_Dataset excerpt_

---*---

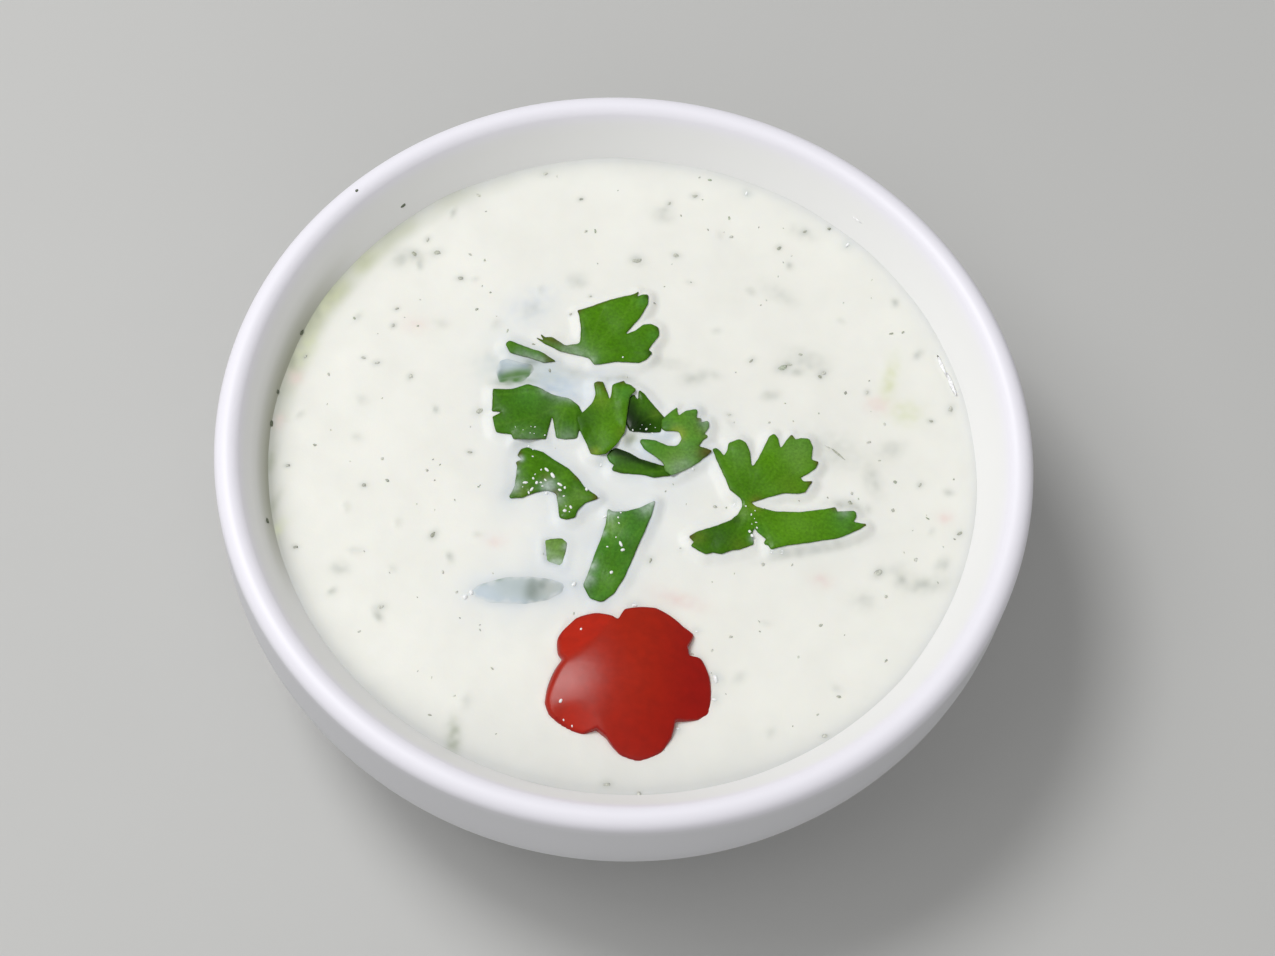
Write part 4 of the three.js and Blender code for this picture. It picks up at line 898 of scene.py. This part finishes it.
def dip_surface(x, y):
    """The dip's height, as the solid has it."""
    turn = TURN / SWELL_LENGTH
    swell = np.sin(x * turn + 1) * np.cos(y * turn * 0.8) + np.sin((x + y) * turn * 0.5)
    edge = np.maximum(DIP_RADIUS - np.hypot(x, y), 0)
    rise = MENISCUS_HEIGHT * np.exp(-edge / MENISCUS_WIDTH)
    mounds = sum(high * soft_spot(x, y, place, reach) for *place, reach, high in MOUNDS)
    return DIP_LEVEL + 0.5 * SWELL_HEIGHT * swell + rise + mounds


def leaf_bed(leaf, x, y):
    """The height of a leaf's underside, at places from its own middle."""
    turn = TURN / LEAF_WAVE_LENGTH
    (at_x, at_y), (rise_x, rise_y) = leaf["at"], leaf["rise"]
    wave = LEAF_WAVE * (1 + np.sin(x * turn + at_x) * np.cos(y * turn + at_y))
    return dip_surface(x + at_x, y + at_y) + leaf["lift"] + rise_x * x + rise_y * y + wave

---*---

_Stated task_
Return the opening line of the data and every line after it through the line containing "return DIP_LEVEL +", please, exactly as written and with nothing added.

_Result of this exercise_
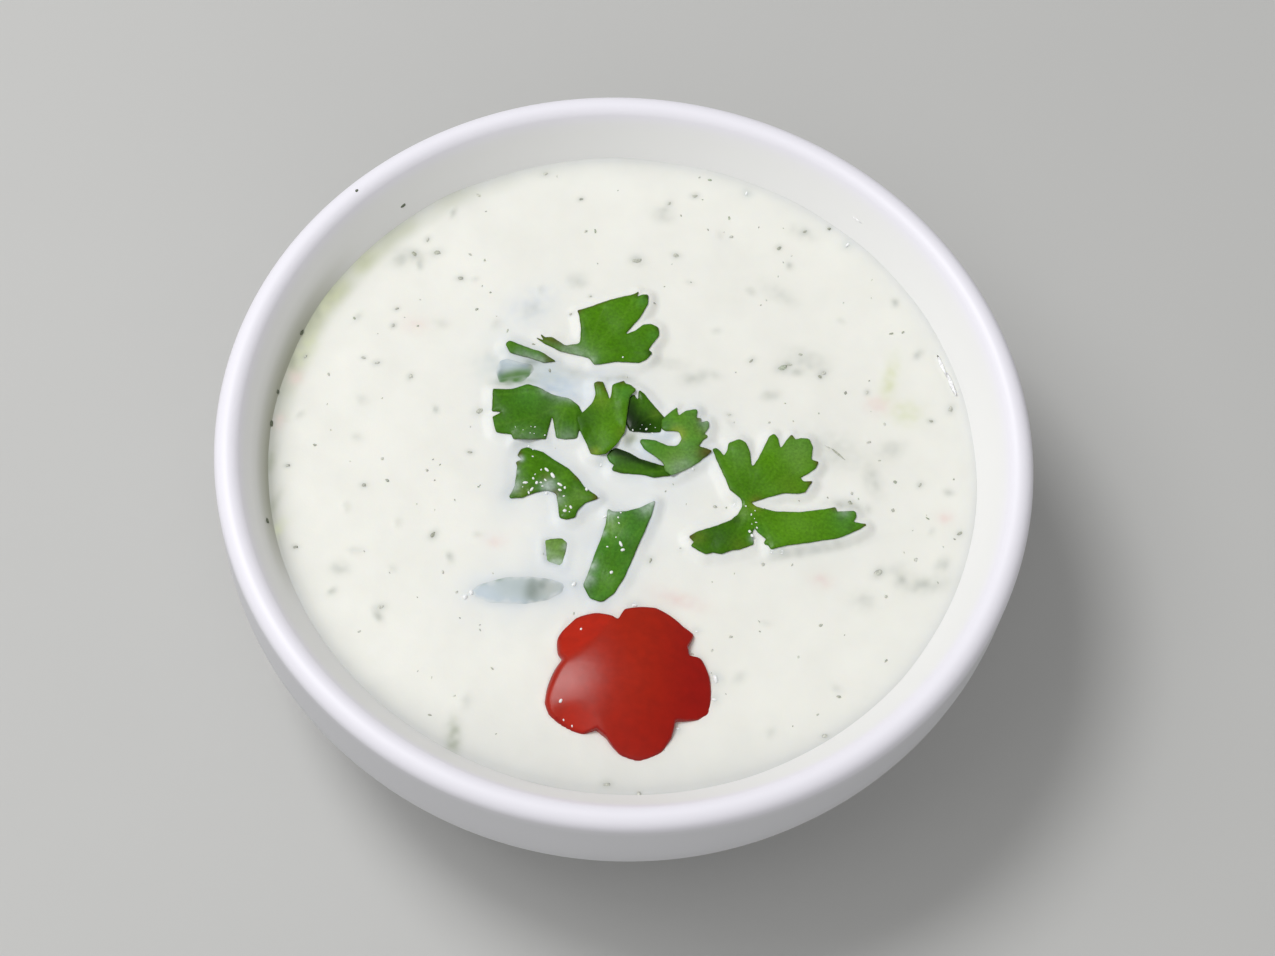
Write part 4 of the three.js and Blender code for this picture. It picks up at line 898 of scene.py. This part finishes it.
def dip_surface(x, y):
    """The dip's height, as the solid has it."""
    turn = TURN / SWELL_LENGTH
    swell = np.sin(x * turn + 1) * np.cos(y * turn * 0.8) + np.sin((x + y) * turn * 0.5)
    edge = np.maximum(DIP_RADIUS - np.hypot(x, y), 0)
    rise = MENISCUS_HEIGHT * np.exp(-edge / MENISCUS_WIDTH)
    mounds = sum(high * soft_spot(x, y, place, reach) for *place, reach, high in MOUNDS)
    return DIP_LEVEL + 0.5 * SWELL_HEIGHT * swell + rise + mounds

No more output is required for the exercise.